■ Task brief ■
Output the lines below exactly, please, from the first line until the line with "ragged = uneven(tree, place, 420.0)", counting both.

┄┄┄┄┄┄

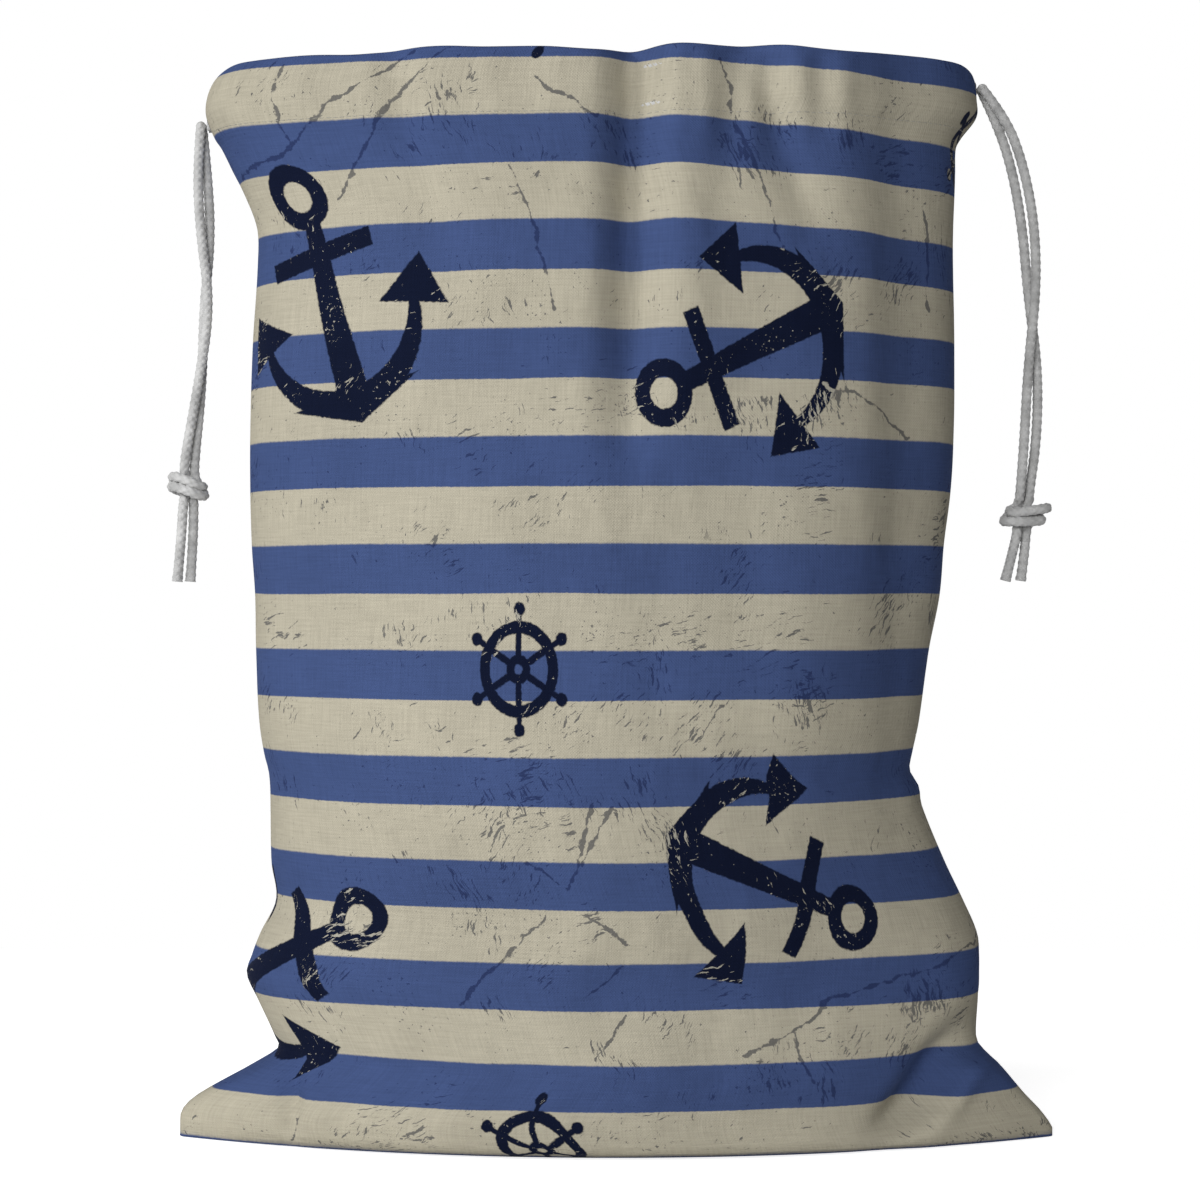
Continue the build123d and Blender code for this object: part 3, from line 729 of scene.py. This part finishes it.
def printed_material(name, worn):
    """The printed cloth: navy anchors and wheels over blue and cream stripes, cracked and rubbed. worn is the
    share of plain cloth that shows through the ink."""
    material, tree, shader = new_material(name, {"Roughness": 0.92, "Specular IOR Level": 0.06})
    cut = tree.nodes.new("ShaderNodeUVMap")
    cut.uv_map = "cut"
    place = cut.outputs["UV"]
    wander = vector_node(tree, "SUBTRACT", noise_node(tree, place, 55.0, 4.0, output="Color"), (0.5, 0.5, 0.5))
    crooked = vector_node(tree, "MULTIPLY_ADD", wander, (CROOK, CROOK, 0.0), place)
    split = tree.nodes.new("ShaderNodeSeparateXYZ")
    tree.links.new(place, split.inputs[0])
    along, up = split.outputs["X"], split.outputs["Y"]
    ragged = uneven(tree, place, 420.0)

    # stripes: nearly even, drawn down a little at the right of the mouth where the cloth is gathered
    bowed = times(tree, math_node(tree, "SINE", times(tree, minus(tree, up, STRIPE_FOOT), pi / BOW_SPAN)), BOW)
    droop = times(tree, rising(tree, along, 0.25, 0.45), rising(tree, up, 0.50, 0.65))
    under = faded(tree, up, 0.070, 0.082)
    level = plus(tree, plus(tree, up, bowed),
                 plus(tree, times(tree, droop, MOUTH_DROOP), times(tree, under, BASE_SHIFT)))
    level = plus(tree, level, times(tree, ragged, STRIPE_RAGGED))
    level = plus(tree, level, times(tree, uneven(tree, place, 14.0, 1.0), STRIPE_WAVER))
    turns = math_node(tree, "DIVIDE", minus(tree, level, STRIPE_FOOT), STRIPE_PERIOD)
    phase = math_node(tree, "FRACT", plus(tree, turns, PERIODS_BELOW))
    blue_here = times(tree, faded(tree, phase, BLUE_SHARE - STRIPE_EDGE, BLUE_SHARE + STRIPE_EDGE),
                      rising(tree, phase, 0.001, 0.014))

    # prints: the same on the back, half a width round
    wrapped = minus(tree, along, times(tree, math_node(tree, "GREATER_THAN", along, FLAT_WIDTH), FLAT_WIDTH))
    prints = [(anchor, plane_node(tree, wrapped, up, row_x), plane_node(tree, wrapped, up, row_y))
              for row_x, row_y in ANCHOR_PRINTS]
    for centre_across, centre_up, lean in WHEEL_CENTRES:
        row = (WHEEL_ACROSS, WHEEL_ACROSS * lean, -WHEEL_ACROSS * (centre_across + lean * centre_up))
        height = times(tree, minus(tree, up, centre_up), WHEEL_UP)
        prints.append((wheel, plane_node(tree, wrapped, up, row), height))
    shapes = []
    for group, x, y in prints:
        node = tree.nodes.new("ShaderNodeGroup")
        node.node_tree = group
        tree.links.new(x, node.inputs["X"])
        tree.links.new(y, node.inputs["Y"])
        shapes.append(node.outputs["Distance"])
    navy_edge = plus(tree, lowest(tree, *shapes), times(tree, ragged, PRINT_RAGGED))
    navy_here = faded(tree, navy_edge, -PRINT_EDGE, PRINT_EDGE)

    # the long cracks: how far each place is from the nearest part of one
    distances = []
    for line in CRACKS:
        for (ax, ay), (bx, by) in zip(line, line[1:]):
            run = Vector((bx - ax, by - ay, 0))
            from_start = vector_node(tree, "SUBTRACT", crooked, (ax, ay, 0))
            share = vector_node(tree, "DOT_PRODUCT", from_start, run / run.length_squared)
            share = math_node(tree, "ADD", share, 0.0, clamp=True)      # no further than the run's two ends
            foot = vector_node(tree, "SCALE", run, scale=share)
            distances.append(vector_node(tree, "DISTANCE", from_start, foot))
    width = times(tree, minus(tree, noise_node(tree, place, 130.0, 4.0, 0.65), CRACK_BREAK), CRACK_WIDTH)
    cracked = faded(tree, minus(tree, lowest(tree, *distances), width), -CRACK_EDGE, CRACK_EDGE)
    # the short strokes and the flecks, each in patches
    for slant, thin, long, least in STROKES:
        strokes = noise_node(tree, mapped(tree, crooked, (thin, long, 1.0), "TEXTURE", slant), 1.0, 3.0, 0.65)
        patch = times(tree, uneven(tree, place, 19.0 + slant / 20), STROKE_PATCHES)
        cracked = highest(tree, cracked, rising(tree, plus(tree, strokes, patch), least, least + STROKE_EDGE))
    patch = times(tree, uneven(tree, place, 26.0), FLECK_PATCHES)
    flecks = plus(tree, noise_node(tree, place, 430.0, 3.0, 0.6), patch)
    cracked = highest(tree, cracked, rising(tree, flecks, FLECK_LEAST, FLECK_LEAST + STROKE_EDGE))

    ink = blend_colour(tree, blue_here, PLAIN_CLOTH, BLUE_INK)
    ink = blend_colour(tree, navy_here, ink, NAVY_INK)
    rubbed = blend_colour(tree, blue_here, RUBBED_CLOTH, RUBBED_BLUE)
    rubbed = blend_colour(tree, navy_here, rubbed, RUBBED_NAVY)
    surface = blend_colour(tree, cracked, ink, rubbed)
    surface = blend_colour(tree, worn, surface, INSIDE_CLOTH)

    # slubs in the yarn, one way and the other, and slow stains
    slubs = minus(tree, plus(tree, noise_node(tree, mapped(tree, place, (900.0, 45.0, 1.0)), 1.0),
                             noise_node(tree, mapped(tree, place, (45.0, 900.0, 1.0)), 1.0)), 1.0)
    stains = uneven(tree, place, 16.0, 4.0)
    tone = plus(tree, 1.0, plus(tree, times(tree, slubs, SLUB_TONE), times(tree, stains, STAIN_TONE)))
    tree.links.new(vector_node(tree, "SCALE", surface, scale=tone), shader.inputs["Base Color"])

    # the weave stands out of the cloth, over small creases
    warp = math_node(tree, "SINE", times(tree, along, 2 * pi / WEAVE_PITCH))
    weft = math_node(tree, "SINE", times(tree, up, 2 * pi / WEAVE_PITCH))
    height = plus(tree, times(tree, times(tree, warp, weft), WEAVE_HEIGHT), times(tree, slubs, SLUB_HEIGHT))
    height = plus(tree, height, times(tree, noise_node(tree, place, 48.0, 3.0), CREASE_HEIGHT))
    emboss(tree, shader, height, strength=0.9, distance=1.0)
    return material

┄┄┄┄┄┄

■ Exercise answer ■
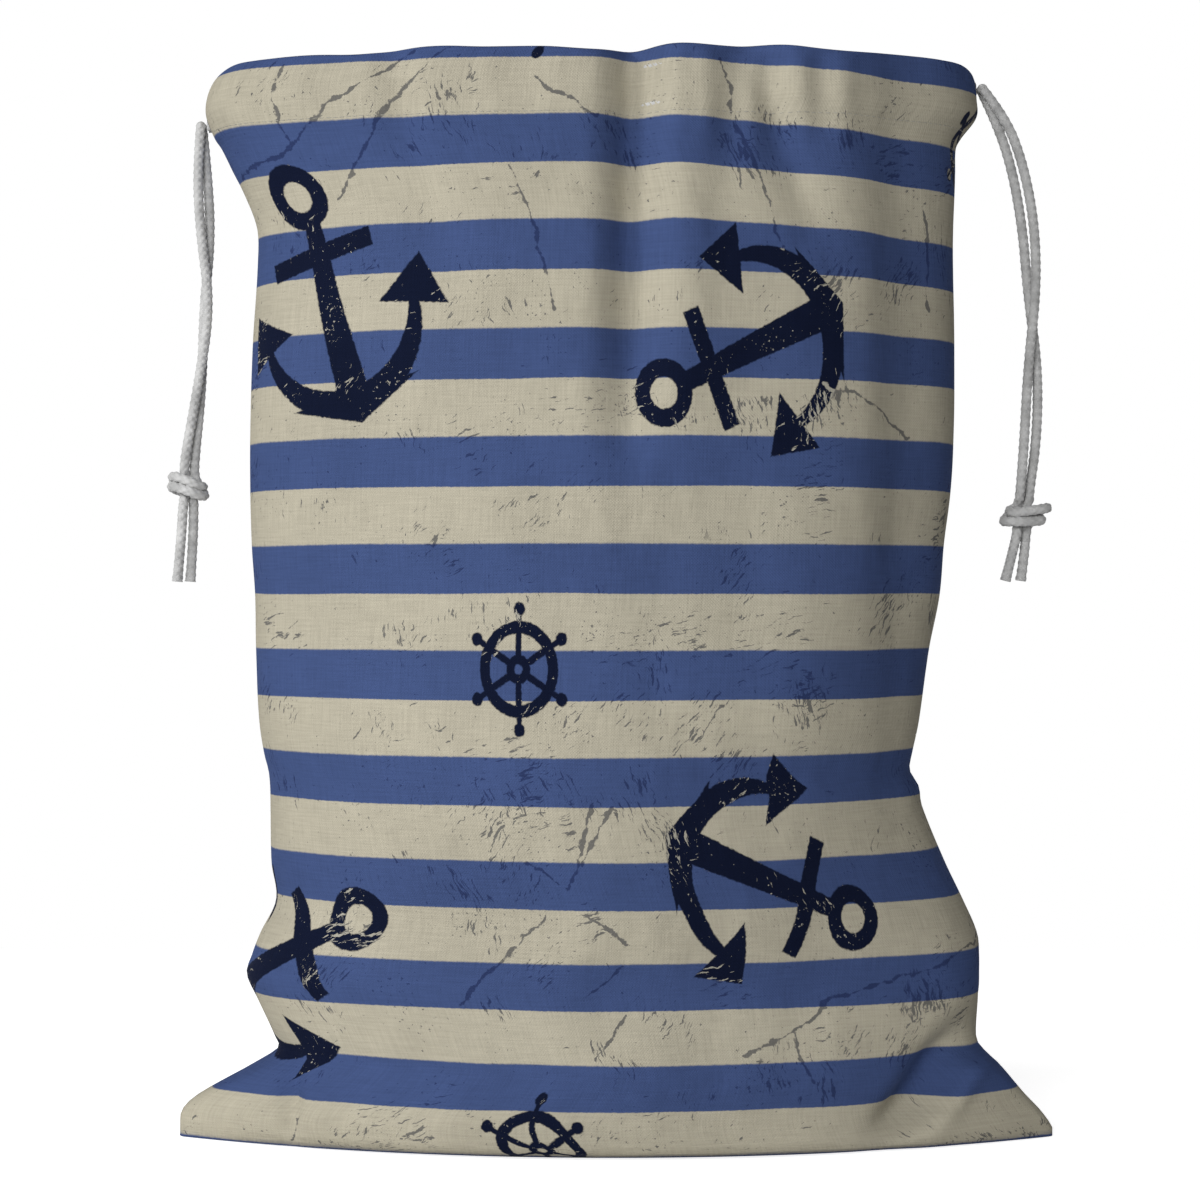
Continue the build123d and Blender code for this object: part 3, from line 729 of scene.py. This part finishes it.
def printed_material(name, worn):
    """The printed cloth: navy anchors and wheels over blue and cream stripes, cracked and rubbed. worn is the
    share of plain cloth that shows through the ink."""
    material, tree, shader = new_material(name, {"Roughness": 0.92, "Specular IOR Level": 0.06})
    cut = tree.nodes.new("ShaderNodeUVMap")
    cut.uv_map = "cut"
    place = cut.outputs["UV"]
    wander = vector_node(tree, "SUBTRACT", noise_node(tree, place, 55.0, 4.0, output="Color"), (0.5, 0.5, 0.5))
    crooked = vector_node(tree, "MULTIPLY_ADD", wander, (CROOK, CROOK, 0.0), place)
    split = tree.nodes.new("ShaderNodeSeparateXYZ")
    tree.links.new(place, split.inputs[0])
    along, up = split.outputs["X"], split.outputs["Y"]
    ragged = uneven(tree, place, 420.0)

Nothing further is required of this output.